Frequent restarting without an obvious cause?

Hi all,

In a nutshell, I’ve had a really stable HA installation for several years now and over the last week it’s started rebooting quite frequently (as in many times a day and even sometimes multiple times in an hour). The system has moments of stability where I think it looks okay and then you’ll interact with it (eg press a switch linked to an automation, open the app etc) and realise it’s gone down again and is rebooting.

At this point I’m a bit stuck as to what next to try to diagnose what is going on so guidance would be greatly appreciated.

Some extra info:

  • HA OS 2024.4 running on an RPI 3 with 1GB of RAM
  • System has been running stable since 2021 without any major dramas
  • System performance is generally pretty stable outside of boot with about 15% CPU usage and 80% memory usage (almost no fluctuation on this).
  • OS is on SD card with data on an external USB SSD.
  • No new devices, integrations etc have been added for many, many months possibly even a year or more.
  • A reboot is a from scratch reboot, not just restarting services, reloading config etc. It fully goes down, drops off the network and then comes back up again from a cold start.

What have I tried?

  • Restore from backup - have rolled back several versions sequentially as the problem persisted from immediately before upgrade through to several versions going back to a recent 2024.4 version that had been very stable for several weeks
  • Changed the SD card - worried my SD card was failing, I installed HA OS onto a brand new SD card and then restored onto that.
  • Changed the RPI - I have many RPI3s so I changed to a new one to test it wasn’t something hardware related
  • Change the power cable - as I wasn’t sure of the cause of the reboot I was concerned the power cable may be dying so changed that out
  • Changed the power source - similar to above.
  • Read through the logs line by line to see if I could observe an error or something but there’s nothing that appears obvious that isn’t “normal” for my logs and installation.
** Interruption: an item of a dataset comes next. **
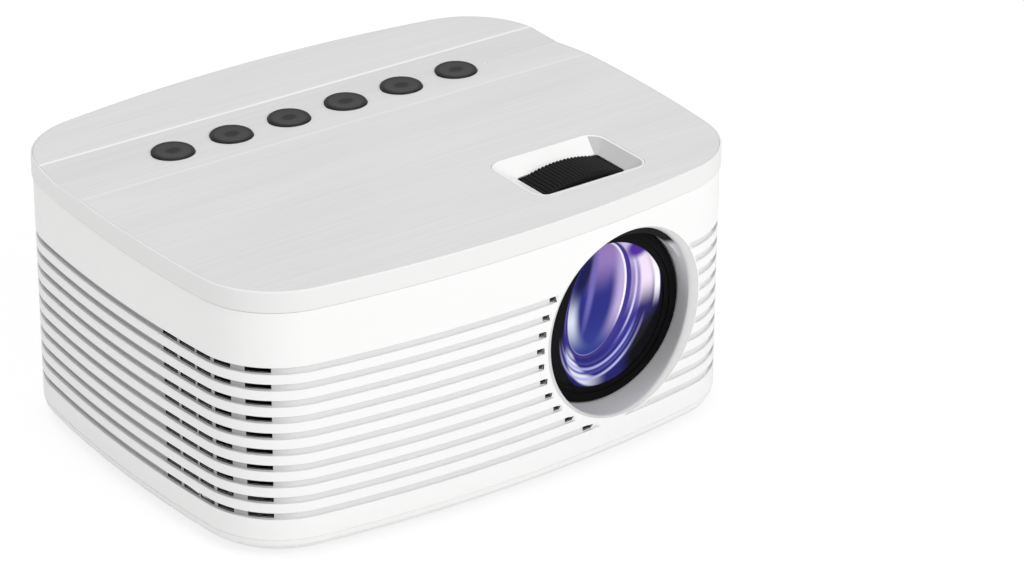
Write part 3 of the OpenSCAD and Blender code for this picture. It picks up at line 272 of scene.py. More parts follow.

I’ve done each one of these things in isolation to be able to observe the change. I’ve also tried to characterise what the last thing was that happened before I observed a reboot to see if there was something consistent (eg pressing a particular button etc).

The only thing I haven’t yet tried is to run an absolutely fresh install with nothing integrated on my existing device for a period of time to see if that fails. I am not sure yet as to the value of this when I’ve changed the hardware and SD card over… (open to thoughts on that though).

I was hoping someone might have some further thoughts about what I might be able to try that I haven’t done already or other things I might be able to do to diagnose things. It’s amazing that something that was so rock-solid stable that it had disappeared into the background and I barely thought about it has recently consumed so much attention - maybe my install was just feeling a bit unloved… :wink:

It’s probably not Home Assistnat core that is the issue. It is the operating system. What version of HAOS are you using?

12.3 has caused issues for some people.

Try rolling that back to 12.2

I am running 12.3. I’ll give 12.2 a go and see how that performs. Thanks @tom_l

Please report back what you’ve found. I’ve had some of the symptoms referenced in that link, above, along with a memory leak I never had before. I’ve been working through a process-of-elimination approach with no luck so far. Now I’m thinking reverting the OS might be the best next step.

I’ve been procrastinating, knowing I may face another two-day debugging and diagnostic nightmare. But I didn’t notice how many other problems were caused by 12.3.

So I’m pretty sure this was it.

I downgraded from 12.3 to 12.2 yesterday afternoon and as of now the system has been running about 16 hours or so without any reboots / instability etc so I’m quite hopeful.

One thing I’d note for @CaptTom or anyone else that comes across this thread. To downgrade on my system, because of the instability I ended up:

  • Turning on the SSH addon
  • allowing SSH access from port 22 (turn on network and set a port)
  • add a key (or if you’re doing this very temporarily you could just use a password)
  • then SSH in from my laptop to run the command ha os upgrade --version 12.2

If you had a monitor and keyboard attached to your system (I don’t; and it’s in quite an inconvenient location to attach one) then you could do it from the console just as easily.

The reason I needed to do it this way, is because each time I tried to just do this via the web UI, the system would reboot - which then wasted a stack of time going through that whole cycle again. This approach seemed to be more stable as a way to connect.

One thing I’ve noticed since the downgrade is how much faster 12.2 is to get to a fully working home assistant instance. Having watched the boot cycle about 20+ times in the last several days, there’s like an order of magnitude difference in time to usable system (a minute or two versus 10-15 minutes).

2 Likes

Thanks! I’ve always treated the OS update as an afterthought. Until now, it’s always been a non-issue, something to do just to keep current. I’m beginning to think that’s been a mistake.

Maybe I’ll need to do what I do with the HA Core updates; wait a few weeks to see what’s reported as breaking, then block out some time to do a bunch of testing, and to restore if necessary. For now 12.3 is working, but still showing erratic memory utilization. On some of my reboots I also noticed such poor response times that I thought it had locked up.

And, yes, I always use the SSH add-on. Far better than digging the hardware out and hooking up a monitor and keyboard.